Dream Downtown, by Hyatt in New York City
Dream Downtown, by Hyatt in New York City

Breakfast is served in Natura Café, the lobby-level coffee bar that opens daily at 7 a.m. and runs a breakfast service until about 11 a.m. Rather than laying out a full buffet, it operates as a grab-and-go coffee bar, pouring La Colombe drip and espresso and lining the counter with croissants, muffins, acai bowls, and breakfast sandwiches on house-made potato rolls. Guests order at the register and either settle into the restaurant’s tables or carry their pastries out. The concise, California-leaning menu favors avocado toast and fruit parfaits over chafing dishes, so it works for travelers who want a quick, light start; anyone looking for a sprawling hot spread will need to step out into Chelsea.
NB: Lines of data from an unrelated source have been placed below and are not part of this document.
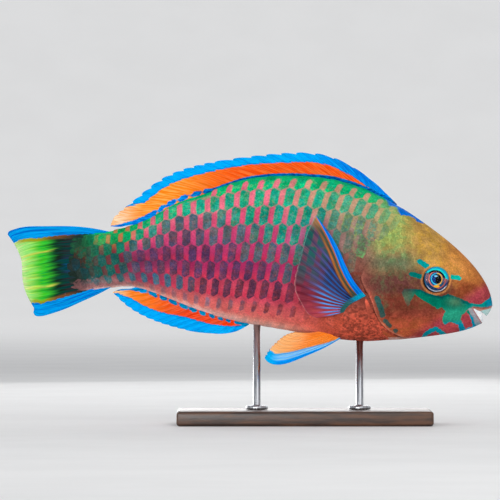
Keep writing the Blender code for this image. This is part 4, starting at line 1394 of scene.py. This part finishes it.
def make_caudal():
    place = fin_patch(CAUDAL_BASE, CAUDAL_REAR, CAUDAL_TOP, CAUDAL_BOTTOM)
    top, bottom = Curve(CAUDAL_TOP).points[::15], Curve(CAUDAL_BOTTOM).points[::15]

    def fields(u, v, x, z, web):
        upper = line_distance(x, z, top) - np.interp(
            -x, (0.112, 0.138, 0.146, 0.164, 0.175, 0.198), (3.0, 5.8, 7.0, 8.4, 10.0, 10.0))
        lower = line_distance(x, z, bottom) - np.interp(
            -x, (0.113, 0.1315, 0.142, 0.154, 0.167, 0.178), (2.5, 6.6, 7.6, 9.4, 10.3, 9.3))
        edge = np.minimum(upper, lower)
        # The bright half starts unevenly from ray to ray
        ray = 14 * u
        x = x + 0.0018 * np.sin(5.3 * ray) + 0.0012 * np.sin(12.1 * ray + 1) - 0.004 * (u - 0.5)
        gilt = bump(ray, 4.7, 0.14) + bump(ray, 9.3, 0.16)
        tone = layered((4, 62, 60), ((16, 70, 44), -x, 0.152, 0.160),
                       ((66, 196, 36), -x, 0.158, 0.170),
                       ((148, 228, 116), -x, 0.171, 0.184))
        other = layered((46, 38, 42), ((0, 78, 118), bump(z, 0.1310, 0.006)),
                        ((22, 34, 26), -x, 0.150, 0.158),
                        ((20, 188, 70), -x, 0.158, 0.172),
                        ((182, 226, 76), -x, 0.170, 0.180),
                        ((224, 226, 140), -x, 0.178, 0.188))
        gold = smooth(edge, 3.4, 1.8) * smooth(-x, 0.138, 0.156)
        bronze = layered((126, 80, 44), ((164, 154, 26), -x, 0.160, 0.174))
        tips = smooth(v, 0.86, 1.0) * smooth(-x, 0.165, 0.175)
        gilt *= smooth(-x, 0.158, 0.166) * smooth(v, 0.98, 0.90)
        return {"edge": edge, "margin": light(FIN_BLUE) * 0.80,
                "tone": layered(tone, (bronze, gold * 0.9), ((190, 232, 150), tips * 0.8),
                                ((226, 214, 92), gilt * 0.8)),
                "other": layered(other, (bronze * 0.8, gold * 0.9), ((232, 242, 196), tips * 0.8))}

    return make_fin("caudal_web", "caudal_fin", place, wave(1.5), thinning(0.0030), (241, 80), 14,
                    fields, caudal_material(), teeth=0.014, pleat=0.0004, quiet=2.2)


def flank_tone(x, z):
    """The scaled flank's colours at places seen from the side."""
    _, a = body_place(np.stack((x, 0 * x + PECTORAL_Y, z), -1).reshape(-1, 3))
    a = a.reshape(x.shape)
    row = (a - 0.5) * rows_at(x)
    middle = np.round(row)
    t = row - middle
    lean = 0.5 + column_at(x, middle + 0.5) - column_at(x, middle - 0.5)
    along = column_at(x, middle) + lean * t
    along = along - np.round(along)
    heart, bars, _ = scale_strengths(x, a)
    bars = bars * smooth(np.abs(along + 0.32), 0.21, 0.15) * smooth(np.abs(t), 0.46, 0.38)
    heart = heart * smooth(np.abs(along - 0.19), 0.33, 0.26) * smooth(
        np.abs(t) + 0.55 * np.abs(along - 0.14), 0.63, 0.55)
    return layered(rim_tone(x, a), (bar_tone(x, a), bars), (patch_tone(x, a), heart))


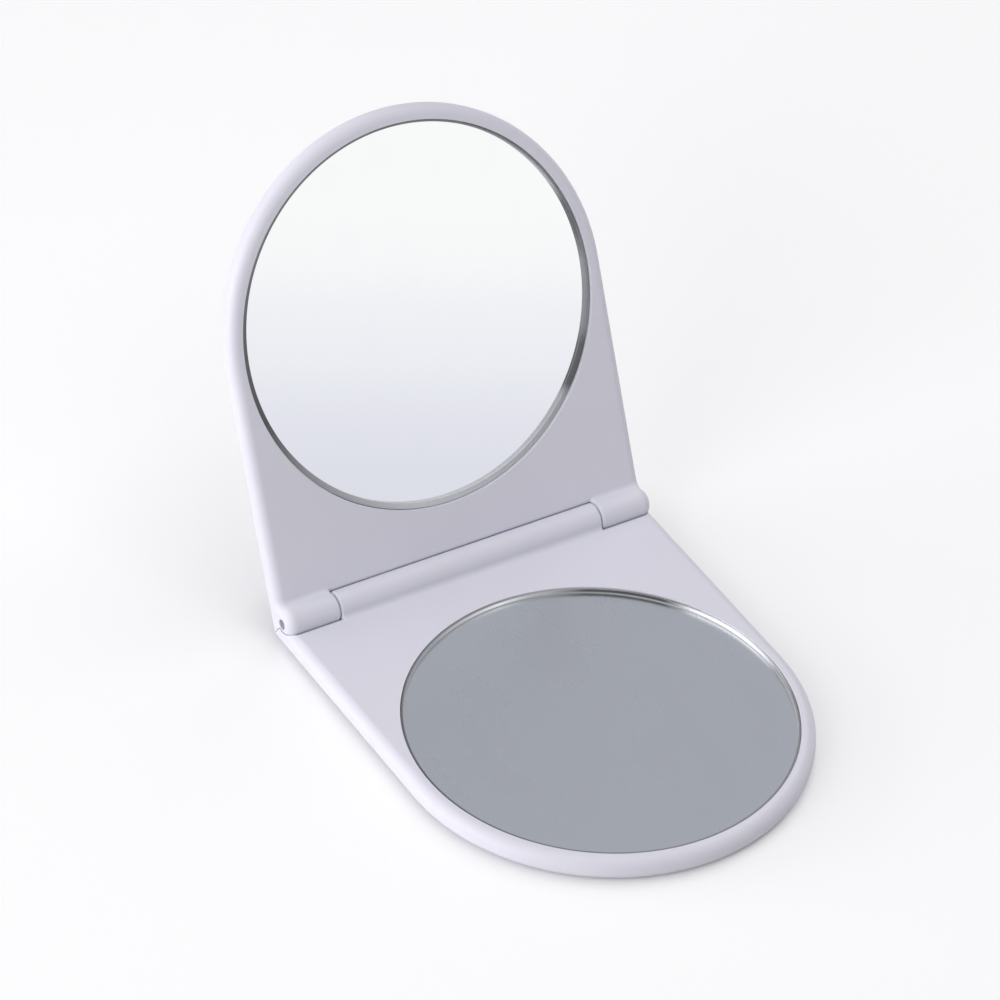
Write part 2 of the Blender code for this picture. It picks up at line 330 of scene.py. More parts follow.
# %% Troughs for the other shell's knuckles
def trough_outline(inset):
    """Side view of a trough, every point moved inwards by the inset, open towards the top.

    The lip is an arc that touches the inner face and the round of the trough.
    """
    radius = TROUGH_RADIUS - inset
    lip = LIP_RADIUS + inset
    centre_z = FACE - LIP_RADIUS
    centre_y = -math.sqrt((radius + lip) ** 2 - centre_z ** 2)
    touch = math.atan2(-centre_z, -centre_y)
    roll = arc((centre_y, centre_z), lip, math.pi / 2, touch, FILLET_STEPS)
    hollow = arc((0.0, 0.0), radius, math.pi + touch, math.pi * 2, KNUCKLE_STEPS)
    top = FACE + OVERRUN
    return np.vstack(((centre_y, top), roll, hollow[1:], (radius, top)))


def centre_trough():
    """Cut in the cover for the long knuckle of the base."""
    return along_x("centre_trough", ((-INNER_END, 0.0), (INNER_END, 0.0)), trough_outline)


def end_trough(side):
    """Cut in the base for an end knuckle, with a round end about the same centre as the knuckle's."""
    radius = INNER_EDGE_RADIUS + KNUCKLE_GAP
    end = arc((HALF_WIDTH - INNER_EDGE_RADIUS, radius), radius,
              -math.pi / 2, -math.acos(INNER_EDGE_RADIUS / radius), EDGE_STEPS)
    stations = np.vstack(((CENTRE_END, 0.0), end, (HALF_WIDTH + OVERRUN, end[-1][1])))
    return along_x("end_trough", stations * (side, 1), trough_outline)


print("trough radius, mm:", round(1000 * TROUGH_RADIUS, 2))

# %% [markdown]
# The pocket is a plain round bore with a crisp lip, because the glass sits close to
# it. The pin holes are small plain bores from both sides. Round things are turned
# about the layout's origin, and those that belong to the mirror are then moved to
# its middle.

# %% Pocket and pin holes
HOLE_AROUND = 64


def to_mirror_middle(body):
    """Move a body's mesh from the layout's origin to the middle of the mirror."""
    body.data.transform(Matrix.Translation((0.0, -REACH, 0.0)))


def pocket():
    """Round pocket: straight wall, and a lip that flares out by a quarter circle."""
    lip = arc((POCKET_RADIUS + CRISP_EDGE, FACE - CRISP_EDGE), CRISP_EDGE,
              math.pi, math.pi / 2, SOFT_STEPS)
    profile = np.vstack(((POCKET_RADIUS, POCKET_FLOOR), lip, (lip[-1][0], FACE + OVERRUN)))
    body = turned("pocket", profile)
    to_mirror_middle(body)
    return body


def pin_hole(side):
    """Blind hole for a pin, as (radius, x) along the hinge axis."""
    radius = PIN_RADIUS + PIN_GAP
    profile = np.array(((radius, PIN_END - PIN_GAP), (radius, HALF_WIDTH + OVERRUN)))
    return turned("pin_hole", profile * (1, side), around=HOLE_AROUND, axis="X")


print("pocket radius, mm:", round(1000 * POCKET_RADIUS, 2))
print("pocket depth, mm:", round(1000 * (FACE - POCKET_FLOOR), 2))

# %% [markdown]
# Booleans put these shapes together, because a real mould tool is cut the same way:
# a plate, less what the other shell's knuckles need, plus its own knuckles, less the
# pocket and the pin holes. The finished shell is shaded smooth with face-weighted
# normals, so the flat faces stay flat right up to their rounded edges.

# %% Put the shells together
SHARP_ANGLE = math.radians(35.0)


def combine(body, operations):
    """Carry out (operation, tool) pairs on a body and leave one plain mesh."""
    for operation, tool in operations:
        step = body.modifiers.new(tool.name, "BOOLEAN")
        step.operation = operation
        step.solver = "EXACT"
        step.object = tool
    depsgraph = bpy.context.evaluated_depsgraph_get()
    result = bpy.data.meshes.new_from_object(body.evaluated_get(depsgraph))
    body.modifiers.clear()
    body.data = result
    for _, tool in operations:
        bpy.data.objects.remove(tool, do_unlink=True)


def shade(body):
    """Smooth shading, with an edge kept crisp where it bends by more than SHARP_ANGLE."""
    body.data.shade_smooth()
    body.data.set_sharp_from_angle(angle=SHARP_ANGLE)


def shell(troughs, knuckles):
    """Plate, side cut, troughs for the other shell's knuckles, own knuckles, pocket, holes."""
    body = plate()
    cut_end = HALF_WIDTH + OVERRUN
    side_cut = along_x("side_cut", ((-cut_end, 0.0), (cut_end, 0.0)), side_outline)
    holes = [pin_hole(side) for side in (-1, 1)]
    operations = [("INTERSECT", side_cut)]
    operations += [("DIFFERENCE", tool) for tool in troughs]
    operations += [("UNION", tool) for tool in knuckles]
    operations += [("DIFFERENCE", tool) for tool in (pocket(), *holes)]
    combine(body, operations)
    shade(body)
    weighted = body.modifiers.new("weighted_normals", "WEIGHTED_NORMAL")
    weighted.keep_sharp = True
    return body


base_shell = shell([end_trough(side) for side in (-1, 1)], [centre_knuckle()])
cover_shell = shell([centre_trough()], [end_knuckle(side) for side in (-1, 1)])
print("points in the two shells:", len(base_shell.data.vertices), len(cover_shell.data.vertices))

# %% [markdown]
# Each finished piece stands for one node of the packed model: the node is hidden,
# and the piece moves with the node's body when the cover folds. The print shows how
# far the piece's box departs from its node's box. That is at most a quarter of a
# millimetre, where a seam is finer or an edge softer than on the solid.


# %% Let a piece stand for its node
def points_of(body):
    """All points of a body's mesh, as one array of (points, 3)."""
    flat = np.empty(3 * len(body.data.vertices), np.float32)
    body.data.vertices.foreach_get("co", flat)
    return flat.reshape(-1, 3).astype(float)


def dress(piece, name, half, node):
    """Name a piece, move its mesh to its half, and let it stand for its packed node."""
    piece.name = name
    piece.data.name = name
    piece.data.transform(PLACES[half])
    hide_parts(node)
    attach(piece, half)
    low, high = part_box(node)
    points = points_of(piece)
    stray = max(np.abs(points.min(0) - low).max(), np.abs(points.max(0) - high).max())
    print(f"{name}: {len(piece.data.polygons)} faces, within {1000 * stray:.3f} mm of its node's box")
    return piece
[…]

Dream Downtown, by Hyatt in New York City
Dream Downtown, by Hyatt in New York City

Throughout my stay the staff balanced casual demeanor with competent service. The property charges a daily destination fee that covers Wi-Fi, pool access, and a welcome drink; given the amenities I used, the fee felt justified. For travelers who prefer a more conventional hotel with larger public spaces and fewer late-night distractions, Dream Midtown is a good alternative. For those who want architecture with a story, a swim under the skyline, and proximity to the city’s most dynamic food and art scenes, Dream Downtown accomplishes the mission.